Cotton Bureau is profitable enough to grow on its own and keep the four-person team paid—along with creative director Fanelli and front-end developer Peretic, the business is run by third co-founder Matthew Chambers, who handles back-end development, and Sara Gardinier, in charge of customer service and fulfillment. Since they started producing T-shirts full-time, the business has doubled, Fanelli says.
“We have been subsisting exclusively on T-shirt revenue since about February of this year, which seems crazy to say,” he says. “We never thought, `One day, we’ll just sell T-shirts on the Internet.’”
As a business, it’s a little early to declare Cotton Bureau a total victory.
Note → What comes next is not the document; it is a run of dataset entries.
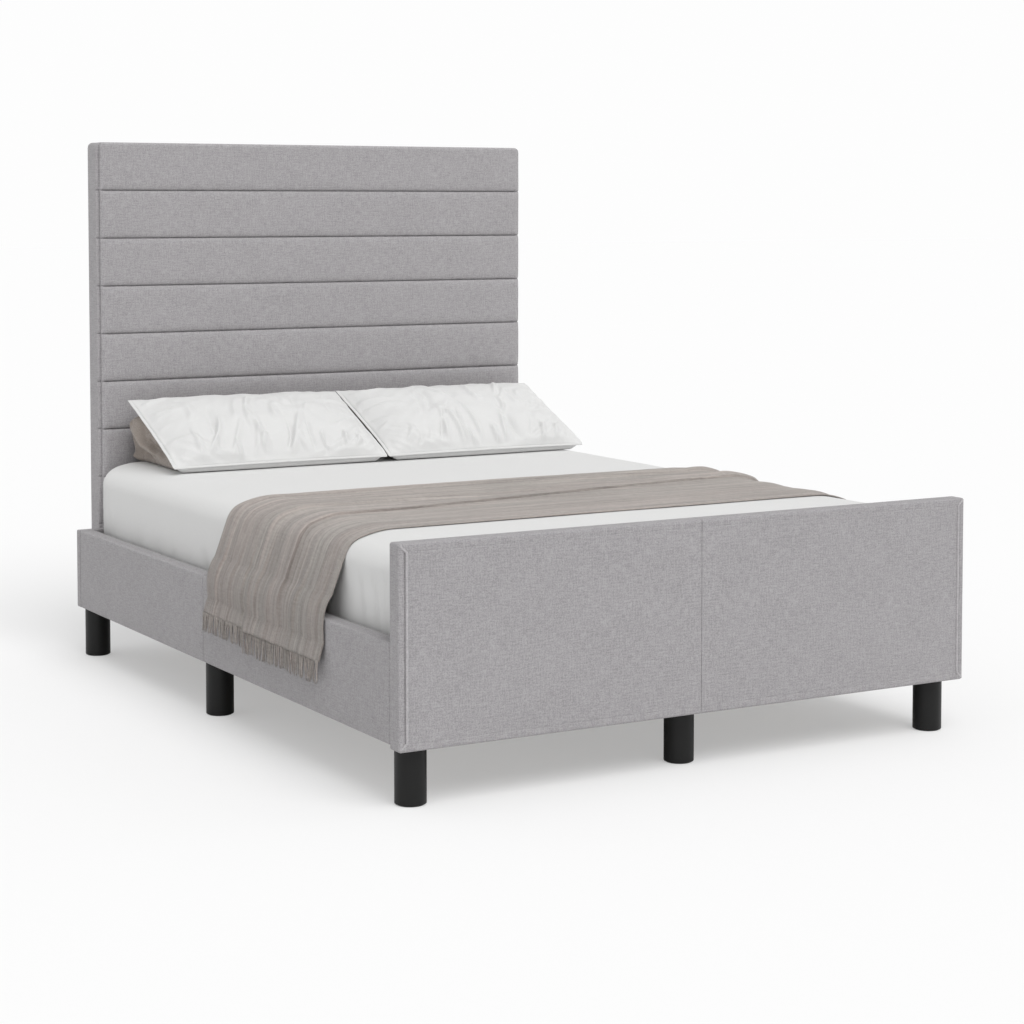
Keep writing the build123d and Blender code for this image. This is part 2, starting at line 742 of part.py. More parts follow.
def build_base():
    """Slats, centre beam, blocks and legs."""
    nodes = {}
    rows = slat_rows()
    right_slats = [slat(y) for y in rows]
    nodes["slats_right"] = right_slats
    nodes["slats_left"] = [mirror(part, about=Plane.YZ) for part in right_slats]
    nodes["side_slat_holders"] = mirrored([side_holder(y) for y in rows])
    nodes["centre_slat_holders"] = [centre_holder(y) for y in rows]

    legs = {
        "foot_left": (-foot_leg_x, foot_leg_y, footboard_bottom),
        "foot_centre": (0, centre_foot_leg_y, hanger_bottom),
        "foot_right": (foot_leg_x, foot_leg_y, footboard_bottom),
        "middle_left": (-side_leg_x, middle_leg_y, rail_bottom),
        "middle_centre": (0, middle_leg_y, beam_bottom),
        "middle_right": (side_leg_x, middle_leg_y, rail_bottom),
        "head_left": (-side_leg_x, head_leg_y, rail_bottom),
        "head_centre": (0, centre_head_leg_y, hanger_bottom),
        "head_right": (side_leg_x, head_leg_y, rail_bottom),
    }
    studs = [stud(*place) for place in legs.values()]
    for name, place in legs.items():
        nodes[f"leg_{name}"] = [cut(leg(*place), studs)]
    hangers = [beam_hanger(well_foot_y, 1)[0], beam_hanger(well_head_y, -1)[0]]
    nodes["centre_beam_hangers"] = [cut(part, studs) for part in hangers]
    nodes["leg_studs"] = studs
    nodes["leg_glides"] = [glide(x, y) for x, y, top in legs.values()]

    x_range = (well_half_width - block_size, well_half_width)
    foot_block = block(x_range, (well_foot_y, well_foot_y + block_size),
                       (footboard_bottom, footboard_bottom + block_height))
    head_block = block(x_range, (well_head_y - block_size, well_head_y),
                       (rail_bottom, rail_bottom + block_height))
    middle_block = block(x_range,
                         (middle_leg_y - middle_block_length / 2, middle_leg_y + middle_block_length / 2),
                         (rail_bottom, rail_bottom + middle_block_height))
    nodes["corner_blocks"] = [cut(part, studs) for part in mirrored([foot_block, head_block])]
    nodes["middle_leg_blocks"] = [cut(part, studs) for part in mirrored([middle_block])]

    beam_foot = well_foot_y + steel_plate + beam_end_gap
    beam_head = well_head_y - steel_plate - beam_end_gap
    sleeve = beam_sleeve()
    nodes["centre_beam_front"] = [cut(centre_beam((beam_foot, joint_y)), studs)]
    nodes["centre_beam_rear"] = [cut(centre_beam((joint_y, beam_head)), studs)]
    nodes["centre_beam_sleeve"] = [cut(sleeve, studs)]
    return nodes


def build_bedding():
    """Mattress, sheet, throw, pillows and the cushions behind them."""
    nodes = {}
    body, sheet = mattress_and_sheet()
    nodes["mattress"] = [body]
    nodes["fitted_sheet"] = [sheet]
    drape, fringe = throw_and_fringe()
    nodes["throw"] = [drape]
    nodes["throw_fringe"] = fringe
    for name, side in (("left", -1), ("right", 1)):
        x = pillows_off_centre + side * (pillow_width + pillow_gap) / 2
        nodes[f"pillow_{name}"] = [pillow(x)]
        nodes[f"cushion_{name}"] = [cushion(x)]
    return nodes


def main():
    os.makedirs("parts", exist_ok=True)
    nodes = {**build_frame(), **build_base(), **build_bedding()}
    for node, shapes in nodes.items():
        save(node, shapes)
    print(len(nodes), "nodes written")
    print("bed", 2 * half_width, "x", bed_length, "x", headboard_top)


main()
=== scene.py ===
"""Finish of an upholstered double bed: its fabric covers, bedding, timber, steel and studio.

Every new surface is an array of points worked out with numpy, in metres, in the
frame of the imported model: +Z up, +Y towards the headboard, origin on the floor.
"""

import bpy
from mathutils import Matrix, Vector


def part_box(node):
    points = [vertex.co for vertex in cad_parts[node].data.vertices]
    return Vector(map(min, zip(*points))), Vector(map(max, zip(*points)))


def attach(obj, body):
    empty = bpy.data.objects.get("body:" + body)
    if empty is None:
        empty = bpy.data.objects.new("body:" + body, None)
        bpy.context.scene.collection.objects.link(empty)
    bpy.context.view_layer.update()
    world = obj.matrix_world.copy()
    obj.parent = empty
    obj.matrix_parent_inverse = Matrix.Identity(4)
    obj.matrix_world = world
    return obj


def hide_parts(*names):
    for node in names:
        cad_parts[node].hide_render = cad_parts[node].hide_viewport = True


bl_info = {
    "name": "Upholstered bed finish",
    "version": (1, 0, 0),
    "blender": (4, 5, 0),
    "location": "View3D > Sidebar > Bed",
    "description": "Covers, bedding, materials and studio for an upholstered double bed",
    "category": "Add Mesh",
}

from math import cos, pi, radians, sin

import bmesh
import bpy
import numpy as np
from bpy.props import FloatProperty, FloatVectorProperty, IntProperty, PointerProperty
from mathutils import Euler

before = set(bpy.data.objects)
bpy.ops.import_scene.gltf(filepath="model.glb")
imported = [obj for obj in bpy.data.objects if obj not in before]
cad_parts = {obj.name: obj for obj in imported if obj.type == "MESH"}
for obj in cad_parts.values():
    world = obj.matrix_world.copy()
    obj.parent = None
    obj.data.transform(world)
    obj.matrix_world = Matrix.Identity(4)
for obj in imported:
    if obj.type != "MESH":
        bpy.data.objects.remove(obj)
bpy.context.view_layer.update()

HEM_STEP_AT = 0.416        # where the hem's step is, from the throw's foot side
MATTRESS_INSET = 0.014     # room for the sheet's folds round the mattress
CUSHION_EAR = 0.019        # how far a cushion's ends may reach past its solid
PILLOW_ASIDE = {"pillow_left": -0.005, "pillow_right": -0.0155}


# ---- Sizes and colours that a user would change ------------------------------

def length(name, text, default):
    return FloatProperty(name=name, description=text, default=default, min=0.0,
                         subtype="DISTANCE", unit="LENGTH", precision=4)


def colour(name, text, default):
    return FloatVectorProperty(name=name, description=text, default=default, size=3,
                               min=0.0, max=1.0, subtype="COLOR")


def number(name, text, default):
    return FloatProperty(name=name, description=text, default=default, min=0.0)


def count(name, text, default):
    return IntProperty(name=name, description=text, default=default, min=1)


class BedSizes(bpy.types.PropertyGroup):
    channel_count: count("Channels", "Horizontal channels sewn into the headboard", 9)
    channel_depth: length("Channel depth", "How far a channel stands proud of its seams", 0.008)
    stitch_depth: length("Stitch depth", "How deep the stitched line lies below a channel's edge", 0.0055)
    headboard_corner: length("Headboard corner", "Radius of the headboard's corners", 0.014)
    headboard_roll: length("Headboard roll", "How far in from its sides the front rolls back", 0.017)
    side_crease: length("Side crease", "How far the front stands in from its side bands", 0.0085)
    board_edge: length("Board edge", "Radius of the padded edges of rails and footboard", 0.005)
    border_width: length("Border width", "Distance of the footboard's sewn border from its edge", 0.0185)
    piping_radius: length("Piping radius", "Radius of the piping along the border", 0.0029)
    sheet_wrinkle: length("Sheet wrinkle", "Depth of the folds in the fitted sheet", 0.0042)
    edge_drop: length("Edge drop", "How far the mattress falls away at its sides", 0.030)
    edge_reach: length("Edge reach", "How far in from its sides the mattress begins to fall", 0.120)
    pleat_height: length("Pleat height", "How far the pleats of the throw stand up", 0.0100)
    hem_step: length("Hem step", "How much higher the hem hangs on its head side", 0.007)
    fringe_spacing: length("Fringe spacing", "Distance between two strands of the fringe", 0.0062)
    pillow_flange: length("Pillow flange", "Width of the flat flange sewn round a pillow", 0.0070)
    pillow_tilt: FloatProperty(name="Pillow tilt", description="Slope of the pillows' undersides",
                               default=radians(24), subtype="ANGLE", unit="ROTATION")
    pillow_seam_height: length("Pillow seam height", "Height of the seam above a pillow's underside", 0.0185)
    pillow_slope: length("Pillow slope", "Length of a pillow up its slope, flange included", 0.378)
    pillow_crown: length("Pillow crown", "Height of a pillow's middle above its underside", 0.086)
    upholstery_yarn: length("Upholstery yarn", "Distance between two yarns of the upholstery", 0.0011)


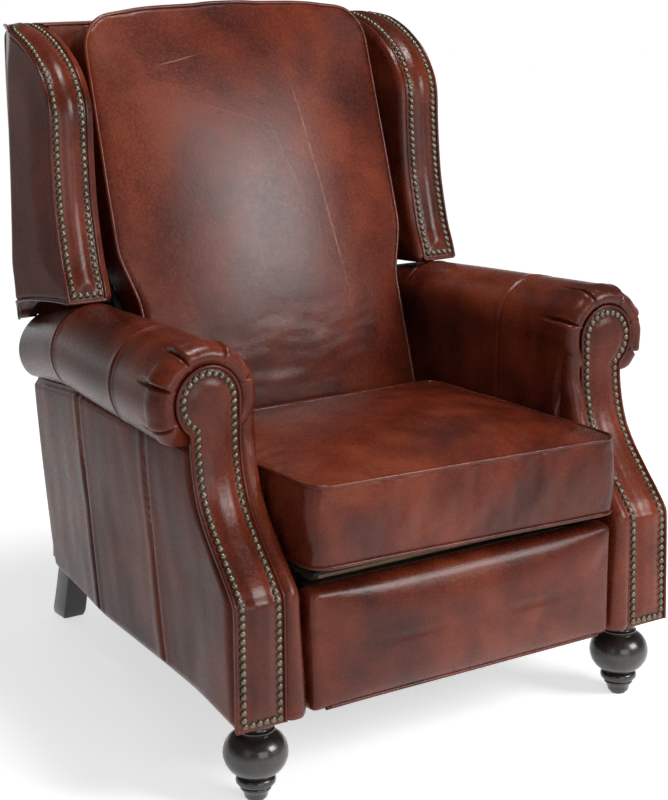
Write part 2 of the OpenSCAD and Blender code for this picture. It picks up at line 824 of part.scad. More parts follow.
function slot_len() = drop - open_drop;

// Runners that slide in the channels, on two spacers each
module seat_runners() {
    x1 = slide_x - slide_web - gap;
    h = slide_h - 2 * slide_t - 2 * gap;
    color(steel) pair() {
        block([x1 - runner_w, -runner_front_y, slide_z - h / 2],
            [x1, runner_rear_y, slide_z + h / 2]);
        for (y = [-runner_front_y + runner_post_in, runner_rear_y - runner_post_in / 2])
            translate([plate_x + plate_t, y, slide_z]) rotate([0, 90, 0])
                cylinder(h = x1 - runner_w - plate_x - plate_t, r = runner_post_r, $fn = small_fn);
    }
}

// A shaft along X through the point p, from x0 to x1, with a rivet head at its outer end
module pin(p, x0, x1, r) {
    translate([x0, p[0], p[1]]) rotate([0, 90, 0]) cylinder(h = x1 - x0, r = r, $fn = small_fn);
}
module rivet(p, x0, x1) {
    pin(p, x0, x1, pin_r);
    pin(p, x1, x1 + rivet_t, rivet_r);
}
module pivot_studs() {
    color(steel) pair() rivet(tong_root, plate_x + plate_t, first_x + link_t + pin_gap * 2);
}

// A flat steel link between two points, with holes at the points that are listed
function capsule(a, b, r) =
    let (t = atan2(b[1] - a[1], b[0] - a[0]))
    concat(
        [for (s = [-90:15:90]) b + r * [cos(t + s), sin(t + s)]],
        [for (s = [90:15:270]) a + r * [cos(t + s), sin(t + s)]]);
module link(a, b, x, holes) {
    difference() {
        from_side(x, x + link_t) polygon(capsule(a, b, link_w / 2));
        for (p = holes) pin(p, x - over, x + link_t + over, pin_r + pin_gap);
    }
}

// The folding tongs: links that point down when folded, and the links that cross them
pin_end = cross_x + link_t + pin_gap * 2;
module first_links() {
    color(steel) pair() union() {
        link(upper(0), lower(1), first_x, [upper(0)]);
        rivet(crossing(0), first_x + link_t, pin_end);
        rivet(lower(1), first_x + link_t, pin_end);
    }
}
module torque_tube() {
    p = upper(0) + tube_share * (lower(1) - upper(0));
    color(steel) translate([-first_x, p[0], p[1]]) rotate([0, 90, 0])
        cylinder(h = 2 * first_x, r = tube_r, $fn = small_fn);
}
module first_cross_links() {
    color(steel) pair() union() {
        link(lower(0), upper(1), cross_x, [crossing(0)]);
        pin(lower(0), plate_x - over, cross_x, pin_r);
        pin(upper(1), first_x - pin_gap * 2, cross_x, pin_r);
        pin(upper(1), first_x - pin_gap * 2 - rivet_t, first_x - pin_gap * 2, rivet_r);
    }
}
module second_links() {
    color(steel) pair() union() {
        link(upper(1), lower(2), first_x, [upper(1), crossing(1)]);
        rivet(lower(2), first_x + link_t, pin_end);
    }
}
module second_cross_links() {
    color(steel) pair() union() {
        link(lower(1), upper(2), cross_x, [lower(1)]);
        for (p = [crossing(1), upper(2)]) {
            pin(p, first_x - pin_gap * 2, cross_x, pin_r);
            pin(p, first_x - pin_gap * 2 - rivet_t, first_x - pin_gap * 2, rivet_r);
        }
    }
}
module third_links() {
    color(steel) pair() union() {
        link(upper(2), crossing(2), first_x, [upper(2)]);
        rivet(crossing(2), first_x + link_t, pin_end);
    }
}
module third_cross_links() {
    color(steel) pair() union() {
        link(lower(2), upper(3), cross_x, [lower(2), crossing(2)]);
        rivet(upper(3), cross_x + link_t, bracket_x + link_t + pin_gap * 2);
    }
}

// Footrest panel: board, padded leather front and the brackets on the links
module footrest_board() {
    color(pale_wood) block([-board_half, -board_rear_y - board_t, footrest_low + gap],
        [board_half, -board_rear_y, footrest_top - board_top_gap]);
}
module footrest_pad() {
    mid = [0, (footrest_low + footrest_top) / 2];
    plan = divided(rounded([
        [-footrest_half, footrest_low], [footrest_half, footrest_low],
        [footrest_half, footrest_top], [-footrest_half, footrest_top]
    ], [pad_low_r, pad_low_r, pad_top_r, pad_top_r], corner_n), pad_cell);
    t = footrest_pad_t - footrest_crown - footrest_pad_sunk - gap;
    color(leather) translate([0, -board_rear_y - board_t - gap, 0]) rotate([90, 0, 0])
        crowned(plan, mid, [footrest_half, (footrest_top - footrest_low) / 2], concat(
            [[0.3, 0, 0], [0.99, 0, 0], [1, t / 8, 0], [1, t * 0.8, 0], [0.985, t, 0]],
            [for (s = [0.94, 0.84, 0.66, 0.4, 0.15]) [s, t, 1]]), footrest_crown);
}
module footrest_brackets() {
    g = upper(3);
    low = g[1] - bracket_h;
    color(steel) pair() difference() {
        union() {
            from_side(bracket_x, bracket_x + link_t) polygon([
                [-board_rear_y, low], [g[0], g[1] - link_w / 2], [g[0], g[1] + link_w / 2],
                [-board_rear_y, g[1] + link_w / 2 - over]
            ]);
            pin(g, bracket_x, bracket_x + link_t, link_w / 2);
        }
        pin(g, bracket_x - over, bracket_x + link_t + over, pin_r + pin_gap);
    }
}

// Places its children on the leaning plane of the back frame: X across, Z up the lean
module on_back() {
    translate([0, back_foot_y, back_foot_z]) rotate([-back_lean, 0, 0]) children();
}
function plane_y(z) = back_foot_y + (z - back_foot_z) * tan(back_lean);
function plane_z(y) = back_foot_z + (y - back_foot_y) / tan(back_lean);

// Back frame: two shaped side boards, three rails and webbing across the front
module back_side_frames() {
    color(pale_wood) pair() from_side(back_frame_half - back_ply_t, back_frame_half) polygon([
        [plane_y(back_foot_z - back_rail_h) + gap, back_foot_z - back_rail_h],
        [plane_y(back_top_z) + gap, back_top_z], [back_plane_y, back_top_z],
        [back_plane_y, back_low_z], [back_heel_y, back_low_z]
    ]);
}
module back_rails() {
    half = back_frame_half - back_ply_t;
    for (z = [back_low_z, (back_low_z + back_top_z) / 2, back_top_z - back_rail_h])
        color(pale_wood) block([-half, back_plane_y - back_rail_t, z],
            [half, back_plane_y, z + back_rail_h]);
}
module back_webbing() {
    run = (back_top_z - back_foot_z) / cos(back_lean) - web_w;
    color(cloth) on_back() for (i = [0:web_count - 1])
        block([-back_frame_half, -web_t, i * run / (web_count - 1)],
            [back_frame_half, 0, i * run / (web_count - 1) + web_w]);
}

// Back cushion: narrow between the arms, wide between the wings, crowned at the front
module back_cushion() {
    half = [
        [back_low_half, 0], [back_low_half, back_low_len], [back_half, back_wide_len],
        [back_half, back_len], [back_half / 2, back_len + back_top_rise]
    ];
    outline = concat(half, [for (p = reverse(half)) [-p[0], p[1]]]);
    radii = concat(
        [back_low_r, back_low_r, back_low_r, back_top_r, 0],
        [0, back_top_r, back_low_r, back_low_r, back_low_r]);
    plan = divided(rounded(outline, radii, corner_n + 1), back_cell);
    color(leather) on_back() translate([0, -web_t - gap, 0]) rotate([90, 0, 0])
        crowned(plan, [0, back_len / 2], [back_half, back_len / 2], concat(
            [[0.3, 0, 0], [0.985, 0, 0], [1, back_low_r / 3, 0], [0.995, back_border / 2, 0]],
            [[1, back_border, 0]],
            [for (s = [0.96, 0.88, 0.75, 0.58, 0.38, 0.15]) [s, back_border, 1]]), back_crown);
}

// Outside back: one panel, narrow between the arms and as wide as the wings above them
module outside_back_panel() {
    shoulder = wing_z - arch_drop;
    outline = [
        [-back_frame_half, outside_low_z], [back_frame_half, outside_low_z],
        [back_frame_half, shoulder], [wing_rear_in_x, shoulder],
        [wing_rear_in_x, outside_top_z], [-wing_rear_in_x, outside_top_z],
        [-wing_rear_in_x, shoulder], [-back_frame_half, shoulder]
    ];
    radii = [0, 0, 0, 0, outside_top_r, outside_top_r, 0, 0];
    color(leather) from_front(back_plane_y, rear_y) polygon(rounded(outline, radii, 6));
}

// Wings: closed outline behind the facing, shared by the frame, lining and outer panel
wing_inside = behind(wing_line, wing_facing_t + gap);
wing_body = concat(
    reverse([for (p = wing_inside) if (p[1] > wing_z) p]),
    [[lookup(wing_z, swap(wing_inside)), wing_z]],
    reverse(arch_line),
    [[back_plane_y - gap, wing_top_z - wing_rear_drop - wing_facing_t]]);
function wing_edge(y) = lookup(y, [[wing_taper_y, wing_out], [back_plane_y, wing_rear_in_x]]);
module wing_plan(x0) {
    linear_extrude(wing_top_z + over) polygon([
        [x0, wing_y - over], [wing_out, wing_y - over], [wing_out, wing_taper_y],
        [wing_rear_in_x, back_plane_y - gap], [x0, back_plane_y - gap]
    ]);
}
module wing_frame() {
    union() {
        from_side(wing_ply_x, wing_ply_x + wing_ply_t) polygon(wing_body);
        intersection() {
            from_side(wing_block_x, wing_ply_x) polygon(wing_body);
            from_side(wing_block_x, wing_ply_x) polygon([
                [back_plane_y - gap, wing_block_z], [back_plane_y - wing_block_y, wing_block_z],
                [back_plane_y - wing_block_y, plane_z(back_plane_y - wing_block_y) - gap],
                [plane_y(wing_top_z) + gap, wing_top_z], [back_plane_y - gap, wing_top_z]
            ]);
        }
    }
}
module right_wing_frame() {
    color(pale_wood) wing_frame();
}
module left_wing_frame() {
    color(pale_wood) mirror([1, 0, 0]) wing_frame();
}
module wing_lining() {
    intersection() {
        from_side(wing_ply_x - wing_lining_w, wing_ply_x) polygon(wing_body);
        block([wing_ply_x - wing_lining_w, wing_y - over, wing_z - arch_drop],
            [wing_ply_x, back_plane_y - wing_block_y - gap, wing_top_z]);
    }
}
module right_wing_lining() {
    color(leather) wing_lining();
}
module left_wing_lining() {
    color(leather) mirror([1, 0, 0]) wing_lining();
}
module wing_outer_panel() {
    x0 = wing_ply_x + wing_ply_t;
    intersection() {
        from_side(x0, wing_out) polygon(wing_body);
        wing_plan(x0);
    }
}
module right_wing_outer_panel() {
    color(leather) wing_outer_panel();
}
module left_wing_outer_panel() {
    color(leather) mirror([1, 0, 0]) wing_outer_panel();
}
module wing_facing() {
    intersection() {
        from_side(wing_in, wing_out) polygon(band(wing_line, wing_facing_t));
        wing_plan(wing_in);
    }
}
module right_wing_facing() {
    color(leather) wing_facing();
}
module left_wing_facing() {
    color(leather) mirror([1, 0, 0]) wing_facing();
}
module wing_nails() {
    in_x = wing_in + nail_inset;
    out_x = wing_out - nail_inset;
    last = len(wing_line) - 1;
    foot = [wing_line[0][0], wing_z + nail_inset];
    slope = wing_shares[1][0] * wing_depth / (wing_shares[1][1] * wing_h);
    rise = concat([foot + [slope * nail_inset, 0]],
        [for (i = [1:last - 1]) wing_line[i]]);
    nail_row([for (p = rise) [in_x, p[0], p[1]]], wing_line);
    nail_row([for (p = rise) [wing_edge(p[0]) - nail_inset, p[0], p[1]]], wing_line);
    bottom = [rise[0][0], rise[0][1]];
    nail_row([[in_x + nail_pitch / 2, bottom[0], bottom[1]],
        [out_x - nail_pitch / 2, bottom[0], bottom[1]]], wing_line);
}
module right_wing_nails() {
    color(nail_metal) wing_nails();
}
module left_wing_nails() {
    color(nail_metal) mirror([1, 0, 0]) wing_nails();
}

// Steel brackets on the back frame and the bolts that it turns on
module back_brackets() {
    x0 = plate_x + plate_t + layer_gap;
    x1 = back_frame_half - back_ply_t;
    color(steel) pair() difference() {
        from_side(x0, x1) polygon([
            [pivot_y - plate_arm_h, pivot_z - plate_arm_h],
            [pivot_y + plate_arm_h, pivot_z - plate_arm_h],
            [pivot_y + plate_arm_h, pivot_z + 3 * plate_arm_h],
            [pivot_y - plate_arm_h, pivot_z + 3 * plate_arm_h]
        ]);
        pin([pivot_y, pivot_z], x0 - over, x1 + over, pivot_r);
    }
}
module back_pivot_bolts() {
    x0 = plate_x - gap;
    color(steel) pair() union() {
        pin([pivot_y, pivot_z], x0, back_frame_half - back_ply_t, pivot_r);
        pin([pivot_y, pivot_z], x0 - 2 * rivet_t, x0, rivet_r + rivet_t);
    }
}

front_left_foot();
front_right_foot();
rear_left_leg();
rear_right_leg();
foot_glides();
rear_rail();
cross_rail();
base_back_panel();
dust_cover();
mechanism_cleats();
slide_rails();
left_arm_frame();
right_arm_frame();
left_arm_lining();
right_arm_lining();
left_arm_roll();
right_arm_roll();
left_side_panel();
right_side_panel();
left_arm_facing();
right_arm_facing();
left_arm_nails();
right_arm_nails();
seat_side_rails();
seat_cross_rails();
seat_webbing();
seat_deck();
seat_cushion();
mechanism_side_plates();
seat_runners();
pivot_studs();
first_links();
torque_tube();
first_cross_links();
second_links();
second_cross_links();
third_links();
third_cross_links();
footrest_board();
footrest_pad();
footrest_brackets();
back_side_frames();
back_rails();
back_webbing();
back_cushion();
outside_back_panel();
left_wing_frame();
right_wing_frame();
left_wing_lining();
right_wing_lining();
left_wing_outer_panel();
right_wing_outer_panel();
left_wing_facing();
right_wing_facing();
left_wing_nails();
right_wing_nails();
back_brackets();
back_pivot_bolts();
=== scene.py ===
import math

import bmesh
import bpy
import numpy as np
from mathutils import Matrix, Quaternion, Vector, bvhtree, kdtree, noise


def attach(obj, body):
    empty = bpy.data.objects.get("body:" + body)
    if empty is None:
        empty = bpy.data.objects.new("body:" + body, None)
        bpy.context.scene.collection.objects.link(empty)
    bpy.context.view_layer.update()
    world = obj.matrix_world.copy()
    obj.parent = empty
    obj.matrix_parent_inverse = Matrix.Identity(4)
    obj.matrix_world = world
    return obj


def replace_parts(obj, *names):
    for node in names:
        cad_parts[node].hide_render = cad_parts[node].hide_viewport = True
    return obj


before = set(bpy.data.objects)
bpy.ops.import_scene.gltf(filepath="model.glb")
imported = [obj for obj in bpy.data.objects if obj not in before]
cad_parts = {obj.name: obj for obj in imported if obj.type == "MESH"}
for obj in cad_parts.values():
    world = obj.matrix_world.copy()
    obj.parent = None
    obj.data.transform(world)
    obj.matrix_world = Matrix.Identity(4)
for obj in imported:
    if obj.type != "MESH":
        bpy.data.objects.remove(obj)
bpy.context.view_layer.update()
scene = bpy.context.scene


# ---------------------------------------------------------------- camera and light
# The camera stands at the chair's front left, a little above the arms, and looks down
# seven degrees. A plain pale floor, a white surround and four soft boxes light it.
PHOTO_W, PHOTO_H = 668, 800
CAMERA_AT = Vector((-1.6817, -2.5993, 1.2311))
YAW, PITCH, ROLL = math.radians(33.8), math.radians(7.3), math.radians(-0.15)
FOCAL_PX = 1941.4
CENTRE_PX = (336.5, 161.8)
SENSOR = 36


def placed(name, data, body=None):
    """A new object in the scene, on its body where it has one."""
    obj = bpy.data.objects.new(name, data)
    scene.collection.objects.link(obj)
    if body:
        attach(obj, body)
    return obj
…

But the fact that something like this could become a profitable, standalone business so quickly is a testament to the what’s still possible in the Internet age.
“The Internet is the great equalizer,” Fanelli says. “The means of production used to be what determined who had the power. And the Internet has provided so many means of production to so many people, that it’s really distributed the power to many more people now.”
So it doesn’t really matter that the creators of Cotton Bureau are based in Pittsburgh. It doesn’t matter that they don’t know where the next T-shirt design is coming from. A small group of people can find something they’re good at, connect with a larger group of people who think it’s good enough to pay for, and make enough money to feed their families. If you’re looking for T-shirts, there are worse ways to spend $25.